The popularity of Jalousie spread like wildfire in Europe, and its profile was given a boost by a best-selling recording of the piece on the German Odeon label by a salon orchestra led by Marek Weber. However the tune remained little-known in the United States until Arthur Fiedler, leader of the Boston Symphony Orchestra's summertime Popular Concerts series, discovered a copy of the sheet music to Jalousie in the bargain bin at a local music store. An orchestration was hastily drawn up, and on July 1, 1935, Fiedler first recorded Jalousie with the orchestra that RCA Victor would provisionally name the Boston Pops for the benefit of recording. Fiedler's record of Jalousie, among the first he made with the Boston Pops, sold more than a million copies, and as late as the year 2001 battered 78 rpm discs of this record may still be easily found in American junk shops and antique malls. Fiedler re-recorded Jalousie many times, and in the U.S. the melody became closely associated with the Boston Pops, though it has been recorded countless times by others since 1935.

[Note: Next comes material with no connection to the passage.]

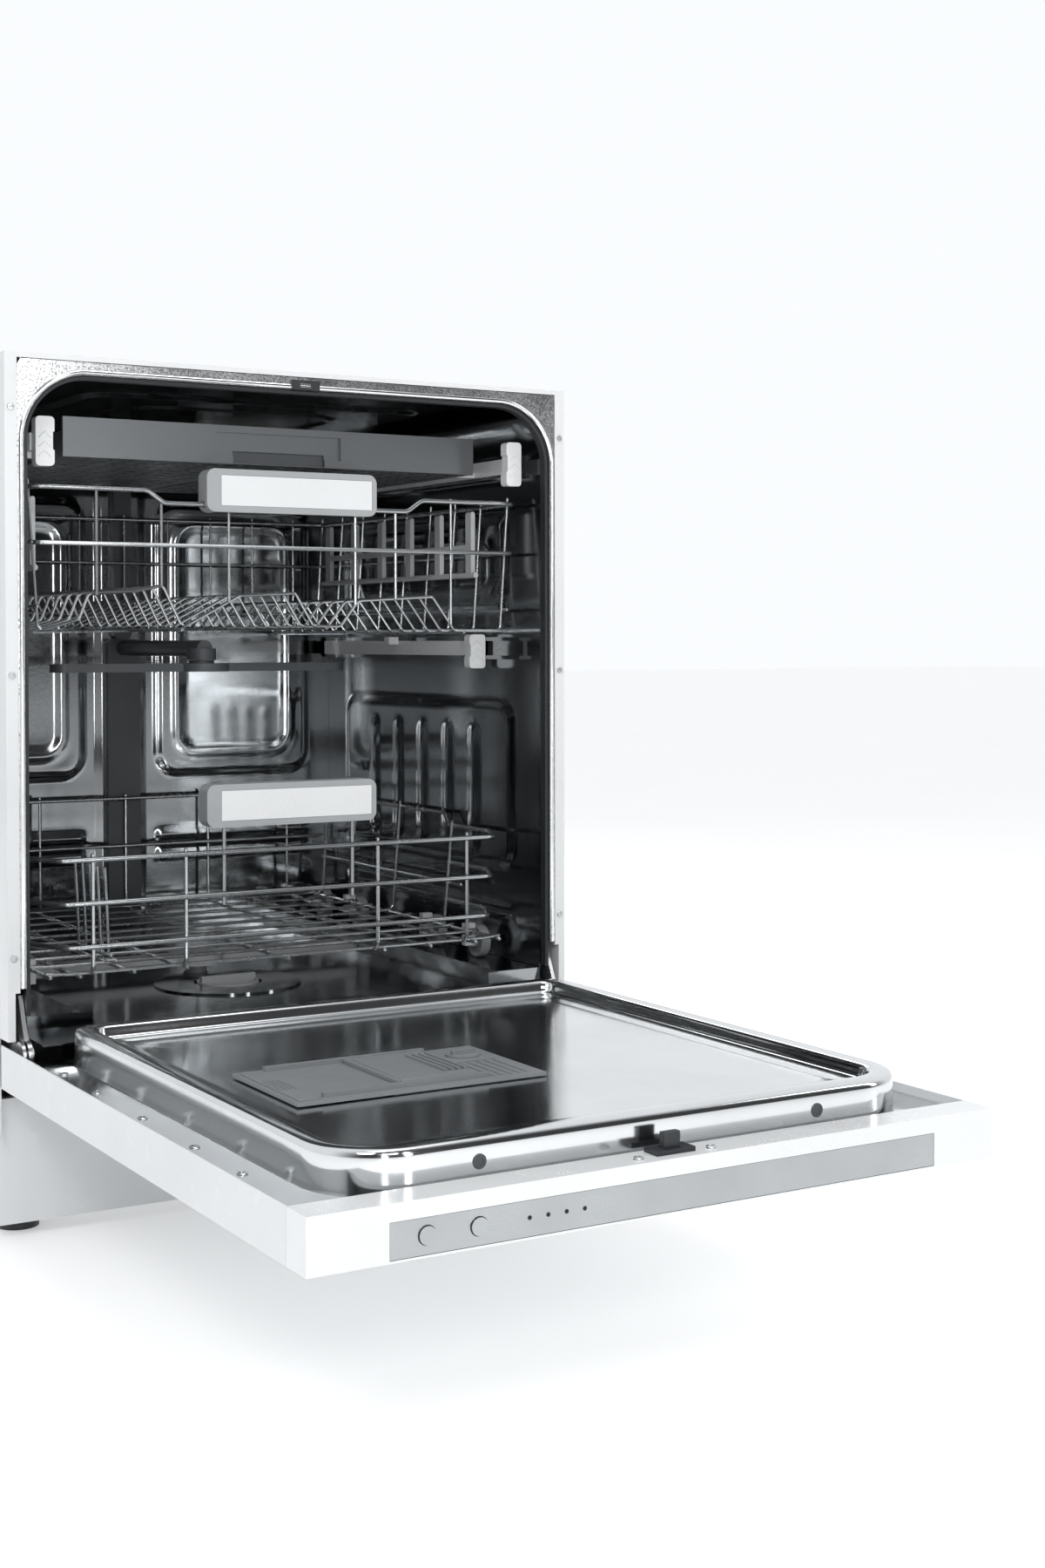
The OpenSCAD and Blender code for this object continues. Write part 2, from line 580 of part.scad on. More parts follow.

Needless to say, the residuals from Jalousie made Jacob Gade a very wealthy man. He had already retired from live music with the dawn of sound in Denmark in 1931. The additional great popularity of Jalousie in the United States made his retirement a great deal more comfortable. Maintaining Jacob Gade's claim to the work, however, has proven more difficult. Some feel that the tune has to be older and of Argentinean origin. Others mistakenly attribute Jalousie to nineteenth-century composer Niels Gade, who died 30 years before Jalousie was written and never himself composed a note of tango.